The task | Among the lines of data below, reproduce only those from the one with "FRONT_HOSE_ROUTE, front_corner, front_away)" through the one with "shown = obj.evaluated_get(depsgraph)", exactly as they stand, both ends included.

───── Records shown

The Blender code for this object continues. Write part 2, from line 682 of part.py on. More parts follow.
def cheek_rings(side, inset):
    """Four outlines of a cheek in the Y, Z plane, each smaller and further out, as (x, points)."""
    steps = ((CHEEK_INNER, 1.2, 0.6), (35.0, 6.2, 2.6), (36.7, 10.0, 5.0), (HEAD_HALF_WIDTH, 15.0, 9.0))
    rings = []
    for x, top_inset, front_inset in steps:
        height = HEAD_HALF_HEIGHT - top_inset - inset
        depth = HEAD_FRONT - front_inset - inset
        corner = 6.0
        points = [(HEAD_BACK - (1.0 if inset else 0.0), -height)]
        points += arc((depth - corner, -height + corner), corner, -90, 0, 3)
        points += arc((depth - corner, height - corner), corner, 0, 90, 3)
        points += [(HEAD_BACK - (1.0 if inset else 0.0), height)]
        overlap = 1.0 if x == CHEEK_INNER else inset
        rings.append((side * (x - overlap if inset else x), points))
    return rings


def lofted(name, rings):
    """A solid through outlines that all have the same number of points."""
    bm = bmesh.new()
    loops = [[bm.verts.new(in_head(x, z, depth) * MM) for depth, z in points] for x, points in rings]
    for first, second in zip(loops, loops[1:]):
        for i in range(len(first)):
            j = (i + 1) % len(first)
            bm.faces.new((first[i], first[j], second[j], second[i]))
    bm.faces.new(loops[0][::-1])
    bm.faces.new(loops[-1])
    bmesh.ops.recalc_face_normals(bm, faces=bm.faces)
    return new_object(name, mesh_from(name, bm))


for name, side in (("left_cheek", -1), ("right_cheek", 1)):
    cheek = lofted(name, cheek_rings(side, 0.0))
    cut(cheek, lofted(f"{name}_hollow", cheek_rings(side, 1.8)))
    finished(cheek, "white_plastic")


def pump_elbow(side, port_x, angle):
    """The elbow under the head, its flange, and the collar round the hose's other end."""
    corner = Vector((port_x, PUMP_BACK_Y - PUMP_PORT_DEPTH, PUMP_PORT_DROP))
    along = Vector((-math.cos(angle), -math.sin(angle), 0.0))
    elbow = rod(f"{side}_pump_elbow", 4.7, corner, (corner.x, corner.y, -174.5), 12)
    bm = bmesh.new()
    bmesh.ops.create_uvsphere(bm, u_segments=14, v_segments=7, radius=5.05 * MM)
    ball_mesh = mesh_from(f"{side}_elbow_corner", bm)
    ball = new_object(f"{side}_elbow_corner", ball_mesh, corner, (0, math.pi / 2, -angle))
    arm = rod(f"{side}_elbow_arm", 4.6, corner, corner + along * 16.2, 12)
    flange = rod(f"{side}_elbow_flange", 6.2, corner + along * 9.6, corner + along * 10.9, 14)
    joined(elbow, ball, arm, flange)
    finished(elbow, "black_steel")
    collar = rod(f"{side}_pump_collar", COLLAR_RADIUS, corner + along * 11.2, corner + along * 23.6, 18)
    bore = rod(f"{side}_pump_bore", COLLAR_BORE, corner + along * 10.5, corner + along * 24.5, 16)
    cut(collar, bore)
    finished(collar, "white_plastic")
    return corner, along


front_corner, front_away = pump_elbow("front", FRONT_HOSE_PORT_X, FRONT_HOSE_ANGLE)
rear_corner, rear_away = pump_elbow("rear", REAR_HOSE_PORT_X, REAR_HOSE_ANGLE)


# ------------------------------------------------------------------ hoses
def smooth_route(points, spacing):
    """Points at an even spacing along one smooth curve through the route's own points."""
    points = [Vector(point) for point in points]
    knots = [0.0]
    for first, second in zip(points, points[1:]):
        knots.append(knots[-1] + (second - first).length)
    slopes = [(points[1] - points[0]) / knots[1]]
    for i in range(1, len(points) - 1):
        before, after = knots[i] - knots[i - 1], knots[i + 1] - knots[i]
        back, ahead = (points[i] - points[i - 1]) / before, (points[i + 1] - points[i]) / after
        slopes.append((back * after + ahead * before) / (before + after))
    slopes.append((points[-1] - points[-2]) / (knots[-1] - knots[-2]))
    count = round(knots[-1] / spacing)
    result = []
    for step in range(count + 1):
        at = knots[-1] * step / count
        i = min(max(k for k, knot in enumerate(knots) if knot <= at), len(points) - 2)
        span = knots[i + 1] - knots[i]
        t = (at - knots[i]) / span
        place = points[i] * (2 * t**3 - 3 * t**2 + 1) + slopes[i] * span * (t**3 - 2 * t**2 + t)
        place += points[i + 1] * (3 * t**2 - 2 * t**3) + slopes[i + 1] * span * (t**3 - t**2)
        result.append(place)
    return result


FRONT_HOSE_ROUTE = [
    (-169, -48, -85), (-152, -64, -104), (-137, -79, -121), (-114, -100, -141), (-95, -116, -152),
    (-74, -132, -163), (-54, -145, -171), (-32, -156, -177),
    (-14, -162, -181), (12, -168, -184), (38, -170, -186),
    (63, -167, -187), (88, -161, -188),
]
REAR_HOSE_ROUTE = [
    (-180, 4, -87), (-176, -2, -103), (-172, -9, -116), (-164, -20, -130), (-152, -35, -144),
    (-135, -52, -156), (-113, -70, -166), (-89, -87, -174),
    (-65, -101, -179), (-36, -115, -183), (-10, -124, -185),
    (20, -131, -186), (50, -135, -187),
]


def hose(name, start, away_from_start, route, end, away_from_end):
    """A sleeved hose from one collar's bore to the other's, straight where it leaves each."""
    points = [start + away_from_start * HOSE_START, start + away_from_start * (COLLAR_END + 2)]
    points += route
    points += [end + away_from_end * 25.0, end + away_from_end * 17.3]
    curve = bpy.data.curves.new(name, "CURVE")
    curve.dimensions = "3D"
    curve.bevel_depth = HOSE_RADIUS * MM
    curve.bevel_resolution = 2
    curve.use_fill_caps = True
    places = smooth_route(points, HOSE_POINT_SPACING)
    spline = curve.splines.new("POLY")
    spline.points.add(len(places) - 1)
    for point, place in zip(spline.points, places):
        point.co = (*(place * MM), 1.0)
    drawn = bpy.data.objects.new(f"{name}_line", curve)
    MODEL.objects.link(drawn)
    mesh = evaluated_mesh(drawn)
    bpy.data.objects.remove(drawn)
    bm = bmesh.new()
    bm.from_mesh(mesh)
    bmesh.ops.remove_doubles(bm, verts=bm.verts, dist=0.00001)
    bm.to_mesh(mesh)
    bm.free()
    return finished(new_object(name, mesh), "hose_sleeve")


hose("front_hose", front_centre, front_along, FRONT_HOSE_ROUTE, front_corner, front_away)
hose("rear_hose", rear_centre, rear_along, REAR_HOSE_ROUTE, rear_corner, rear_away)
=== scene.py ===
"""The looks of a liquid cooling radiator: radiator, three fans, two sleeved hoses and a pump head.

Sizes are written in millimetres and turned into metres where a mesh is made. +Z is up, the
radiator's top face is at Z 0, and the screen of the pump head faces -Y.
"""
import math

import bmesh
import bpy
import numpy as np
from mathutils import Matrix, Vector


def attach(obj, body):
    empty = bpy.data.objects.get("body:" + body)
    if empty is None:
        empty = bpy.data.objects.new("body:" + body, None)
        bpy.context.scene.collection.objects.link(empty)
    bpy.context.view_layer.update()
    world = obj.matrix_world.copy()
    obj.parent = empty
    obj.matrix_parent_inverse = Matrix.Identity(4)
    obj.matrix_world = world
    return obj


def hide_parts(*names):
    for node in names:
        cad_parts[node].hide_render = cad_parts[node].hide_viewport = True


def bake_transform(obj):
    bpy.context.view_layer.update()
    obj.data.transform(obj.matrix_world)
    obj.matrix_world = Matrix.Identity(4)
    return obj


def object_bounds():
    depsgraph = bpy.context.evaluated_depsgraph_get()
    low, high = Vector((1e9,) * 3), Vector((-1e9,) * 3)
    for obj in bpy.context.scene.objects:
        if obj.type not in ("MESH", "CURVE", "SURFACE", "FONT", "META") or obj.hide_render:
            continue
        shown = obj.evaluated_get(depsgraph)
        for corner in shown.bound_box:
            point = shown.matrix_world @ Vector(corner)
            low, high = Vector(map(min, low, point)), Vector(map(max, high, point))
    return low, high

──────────
───── Records shown

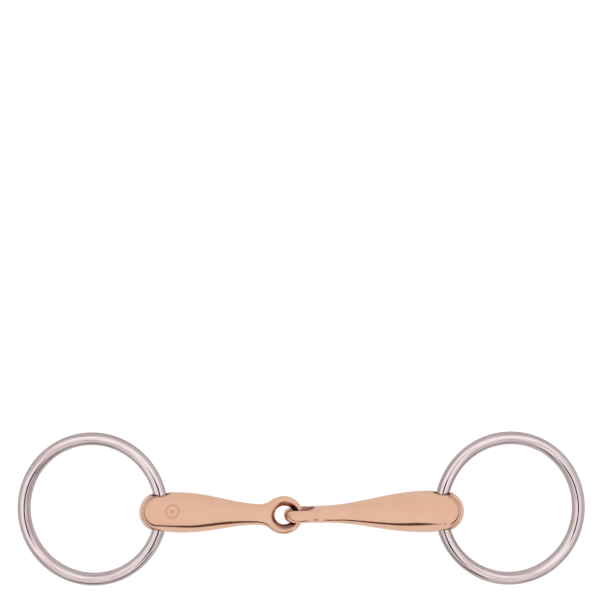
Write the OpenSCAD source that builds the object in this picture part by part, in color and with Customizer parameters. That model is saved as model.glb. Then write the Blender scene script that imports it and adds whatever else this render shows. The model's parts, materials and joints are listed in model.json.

──────────

Response to the exercise |
hose("front_hose", front_centre, front_along, FRONT_HOSE_ROUTE, front_corner, front_away)
hose("rear_hose", rear_centre, rear_along, REAR_HOSE_ROUTE, rear_corner, rear_away)
=== scene.py ===
"""The looks of a liquid cooling radiator: radiator, three fans, two sleeved hoses and a pump head.

Sizes are written in millimetres and turned into metres where a mesh is made. +Z is up, the
radiator's top face is at Z 0, and the screen of the pump head faces -Y.
"""
import math

import bmesh
import bpy
import numpy as np
from mathutils import Matrix, Vector


def attach(obj, body):
    empty = bpy.data.objects.get("body:" + body)
    if empty is None:
        empty = bpy.data.objects.new("body:" + body, None)
        bpy.context.scene.collection.objects.link(empty)
    bpy.context.view_layer.update()
    world = obj.matrix_world.copy()
    obj.parent = empty
    obj.matrix_parent_inverse = Matrix.Identity(4)
    obj.matrix_world = world
    return obj


def hide_parts(*names):
    for node in names:
        cad_parts[node].hide_render = cad_parts[node].hide_viewport = True


def bake_transform(obj):
    bpy.context.view_layer.update()
    obj.data.transform(obj.matrix_world)
    obj.matrix_world = Matrix.Identity(4)
    return obj


def object_bounds():
    depsgraph = bpy.context.evaluated_depsgraph_get()
    low, high = Vector((1e9,) * 3), Vector((-1e9,) * 3)
    for obj in bpy.context.scene.objects:
        if obj.type not in ("MESH", "CURVE", "SURFACE", "FONT", "META") or obj.hide_render:
            continue
        shown = obj.evaluated_get(depsgraph)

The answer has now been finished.